CSVComparison

A tool to compare 2 CSV files. Results of the comparison are saved to an output file or can be interrogated via an API.

See here for more information and a list of updates

Some terminology

Left Hand Side file The first CSV file for the comparison.
Right Hand Side file The second CSV file for the comparison.
Key Unique definition of a single CSV Row. This can be made from one or more Columns
Break A single difference between the files. There may be multiple breaks.
Orphan A row in the reference file but not in the candidate file. Or vice-versa.
Value Break A difference in a column value between a row with matching key on Reference and Candidate file

Features

Any number of columns in the CSV can be defined as keys
CSV Files do not require any pre-sorting
Supports any delimiter, including string delimiters, e.g. "=="
Columns can be excluded (for example timestamps)
Rows can be excluded based on Key pattern matching
Orphans can be excluded based on pattern matching
Additional rows at the start and end of file can be excluded, for example rows with footer information
Supports Numeric tolerance, relative and absolute
Double Quotes in a row supported e.g. A,B,"C,D are one column",E

How to use

The CSVComparison is available either by building from this project or from NuGet. In both cases an xml configuration is used to define how to compare two CSV files. The comparer is then run against LHS and RHS files using this configuration.

Configuration

The configuration is used to define how to treat the CSV files:

<?xml version="1.0" encoding="utf-8"?>
<ComparisonDefinition xmlns:xsi="http://www.w3.org/2001/XMLSchema-instance" xmlns:xsd="http://www.w3.org/2001/XMLSchema">
  <Delimiter>,</Delimiter>
  <KeyColumns>
    <Column>COL A</Column>
    <Column>COL B</Column>
  </KeyColumns>
  <ExcludedColumns>
    <Column>COL D</Column>
    <Column>COL E</Column>
  </ExcludedColumns>
  <IgnoreInvalidRows>true</IgnoreInvalidRows>
  <HeaderRowIndex>0</HeaderRowIndex>
  <ToleranceType>Relative</ToleranceType>
  <ToleranceValue>0.1</ToleranceValue>
  <OrphanExclusions>
    <ExclusionPattern>RegexPattern</ExclusionPattern>
  </OrphanExclusions>
  <KeyExclusions>
    <ExclusionPattern>RegexPattern</ExclusionPattern>
  </KeyExclusions>
</ComparisonDefinition>

Delimiter Allows other separaters, i.e. pipe '|' to be used

KeyColumns Lists the columns required to obtain a unique key for each row

ExcludedColumns List the columns to be excluded from the comparison

IgnoreInvalidRows If a row doesn't have the same number of columns (it may be a descriptive footer for example) do not include in the comparison

HeaderRowIndex Set the row for header columns, if some non csv data occurs at the start of the file.

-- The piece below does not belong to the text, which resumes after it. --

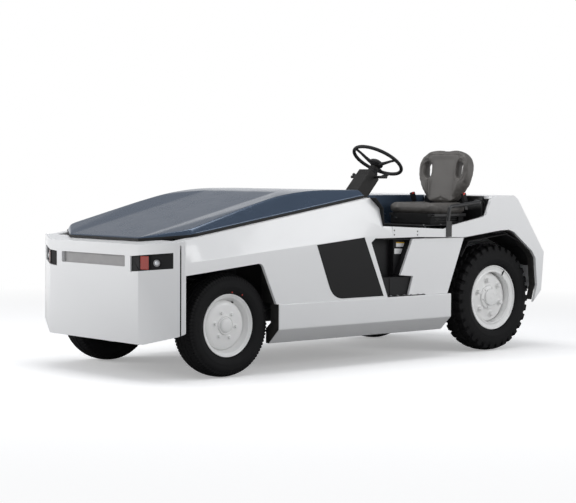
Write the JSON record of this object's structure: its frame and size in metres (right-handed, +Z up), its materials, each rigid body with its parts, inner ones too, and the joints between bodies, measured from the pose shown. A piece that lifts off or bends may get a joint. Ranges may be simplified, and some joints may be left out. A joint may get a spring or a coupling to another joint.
{
  "type": "electric airport baggage tug",
  "caption": "Low electric tow tractor with a long rising hood, open footwell, one driver's seat on the left, steered front wheels and a rear pin hitch.",
  "frame": {"origin": "on the ground under the middle of the vehicle", "axes": "+X towards the nose, +Y to the driver's left, +Z up"},
  "size_m": [3.32, 1.41, 1.3533],
  "materials": {
    "white_paint": "gloss white enamel",
    "slate_paint": "dark slate metallic enamel",
    "black_paint": "black enamel",
    "rim_paint": "silver-grey enamel",
    "tyre": "black carcass",
    "seal_rubber": "matte black",
    "black_plastic": "fine grained black",
    "grey_panel": "satin grey",
    "turn_lens": "orange-red lens",
    "clear_lens": "clear lens",
    "tail_lens": "red lens",
    "vinyl": "dark grey vinyl",
    "battery_case": "dark grey case",
    "bare_steel": "machined steel",
    "axle_iron": "black painted casting"
  },
  "bodies": {
    "body": {"battery": "battery_case", "beam_covers": "white_paint", "chassis": "black_paint", "column_cover": "black_plastic", "dash": "black_plastic", "drive_motor": "axle_iron", "floor_pan": "black_paint", "front_axle": "axle_iron", "front_liners": "black_plastic", "grille_panel": "grey_panel", "hip_guard": "black_paint", "hitch": "black_paint", "lamp_housings": "black_plastic", "leaf_springs": "axle_iron", "marker_lamps": "clear_lens", "nose_panel": "white_paint", "pedals": "seal_rubber", "quarter_panels": "white_paint", "rear_axle": "axle_iron", "rear_fender_left": "white_paint", "rear_fender_right": "white_paint", "rear_liners": "black_plastic", "rockers": "white_paint", "seat_back": "vinyl", "seat_base": "black_paint", "seat_cushion": "vinyl", "seat_suspension": "black_plastic", "side_deck": "slate_paint", "side_panel_left": "white_paint", "side_panel_right": "white_paint", "tail_lamps": "tail_lens", "tail_panel": "white_paint", "turn_lenses": "turn_lens"},
    "hood": {"hood": "slate_paint", "hood_seal": "seal_rubber"},
    "steering_wheel": {"steering_wheel": "black_plastic"},
    "knuckle_left": {"knuckle_left": "axle_iron"},
    "knuckle_right": {"knuckle_right": "axle_iron"},
    "tie_rod": {"tie_rod": "bare_steel"},
    "hitch_pin": {"hitch_pin": "bare_steel"},
    "wheel_front_left": {"rim_front_left": "rim_paint", "tyre_front_left": "tyre"},
    "wheel_front_right": {"rim_front_right": "rim_paint", "tyre_front_right": "tyre"},
    "wheel_rear_left": {"rim_rear_left": "rim_paint", "tyre_rear_left": "tyre"},
    "wheel_rear_right": {"rim_rear_right": "rim_paint", "tyre_rear_right": "tyre"}
  },
  "joints": [
    {"name": "hood_hinge", "type": "hinge", "parent": "body", "child": "hood", "pos_m": [0.048, 0, 1.03], "axis": [0, -1, 0], "range_deg": [0, 48]},
    {"name": "steer_left", "type": "hinge", "parent": "body", "child": "knuckle_left", "pos_m": [1.158, 0.48, 0.299], "axis": [0, 0, 1], "range_deg": [-38, 38]},
    {"name": "steer_right", "type": "hinge", "parent": "body", "child": "knuckle_right", "pos_m": [1.158, -0.48, 0.299], "axis": [0, 0, 1], "range_deg": [-38, 38]},
    {"name": "tie_rod_pivot", "type": "hinge", "parent": "knuckle_left", "child": "tie_rod", "pos_m": [1.058, 0.48, 0.24], "axis": [0, 0, 1], "range_deg": [-38, 38]},
    {"name": "steering_wheel_turn", "type": "hinge", "parent": "body", "child": "steering_wheel", "pos_m": [-0.275, 0.38, 1.256], "axis": [-0.5299, 0, 0.848], "range_deg": [-456, 456]},
    {"name": "hitch_pin_lift", "type": "slide", "parent": "body", "child": "hitch_pin", "axis": [0, 0, 1], "range_m": [0, 0.2]},
    {"name": "roll_front_left", "type": "hinge", "parent": "knuckle_left", "child": "wheel_front_left", "pos_m": [1.158, 0.559, 0.299], "axis": [0, 1, 0], "continuous": true},
    {"name": "roll_rear_left", "type": "hinge", "parent": "body", "child": "wheel_rear_left", "pos_m": [-1.142, 0.531, 0.354], "axis": [0, 1, 0], "continuous": true},
    {"name": "roll_front_right", "type": "hinge", "parent": "knuckle_right", "child": "wheel_front_right", "pos_m": [1.158, -0.559, 0.299], "axis": [0, 1, 0], "continuous": true},
    {"name": "roll_rear_right", "type": "hinge", "parent": "body", "child": "wheel_rear_right", "pos_m": [-1.142, -0.531, 0.354], "axis": [0, 1, 0], "continuous": true}
  ],
  "couplings": [
    {"joint": "steer_right", "follows": "steer_left", "ratio": 1},
    {"joint": "tie_rod_pivot", "follows": "steer_left", "ratio": -1},
    {"joint": "steering_wheel_turn", "follows": "steer_left", "ratio": 12}
  ]
}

Index is Zero-based

ToleranceType How to compare numeric values

ToleranceValue The tolerance to use for numeric values

OrphanExclusions A list of Regex Patterns used to exclude orphans whose key matches the pattern

KeyExclusions A list of Regex Patterns used to exclude Value breaks whose key matches the pattern

Comparison Runner

The solution includes a ComparisonRunner project which builds an exe that can be used with the following arguments:

"Path to left hand side csv file" "Path to right hand side reference file" "Path to configuration file" "Optional Path to directory to save output

If no output file is specified the console will list the breaks between the files

Key:C, LeftHandSide Row:2, Value:2.5 != RightHandSide Row:2, Value:2.61

The output file will list the configuration used, the input files, time taken to run the comparison and a tabular view of the differences

<?xml version="1.0" encoding="utf-8"?>
<ComparisonDefinition xmlns:xsi="http://www.w3.org/2001/XMLSchema-instance" xmlns:xsd="http://www.w3.org/2001/XMLSchema">
  <Delimiter>,</Delimiter>
  <KeyColumns>
    <Column>COL A</Column>
  </KeyColumns>
  <HeaderRowIndex>0</HeaderRowIndex>
  <ToleranceValue>0.1</ToleranceValue>
  <IgnoreInvalidRows>false</IgnoreInvalidRows>
  <ToleranceType>Relative</ToleranceType>
  <ExcludedColumns />
</ComparisonDefinition>

Date run: 11/01/2021 18:32:48
LeftHandSide: C:\temp\LeftHandSideDirectory\Test.csv
RightHandSide: C:\temp\RightHandSideDirectory\Test.csv
Number of LeftHandSide rows: 100001
Number of RightHandSide rows: 100001
Comparison took 906ms
Number of breaks 5

Break Type,Key - COL A,Column Name,LHS Row,LHS Value,RHS Row,RHS Value
ValueMismatch,1,COL B,2,A,2,"A,X"
ValueMismatch,7,COL D,8,32.1,8,42.1
ValueMismatch,77,COL B,78,B,78,A
RowInRHS_NotInLHS,100000,,-1,,100000,
RowInLHS_NotInRHS,99,,100,,-1,

In tabular form (open in a spreadsheet)

Break Type	Key - COL A	Column Name	LHS Row	LHS Value	RHS Row	RHS Value
ValueMismatch	1	COL B	2	A	2	"A,X"
ValueMismatch	7	COL D	8	32.1	8	42.1
ValueMismatch	77	COL B	78	B	78	A
RowInRHS_NotInLHS	100000		-1		100000
RowInLHS_NotInRHS	99		100		-1

Directory comparison

If the LHS and RHS paths are directories you can compare multiple files. If the files have different structures a single global configuration can be created that can define all comparisons.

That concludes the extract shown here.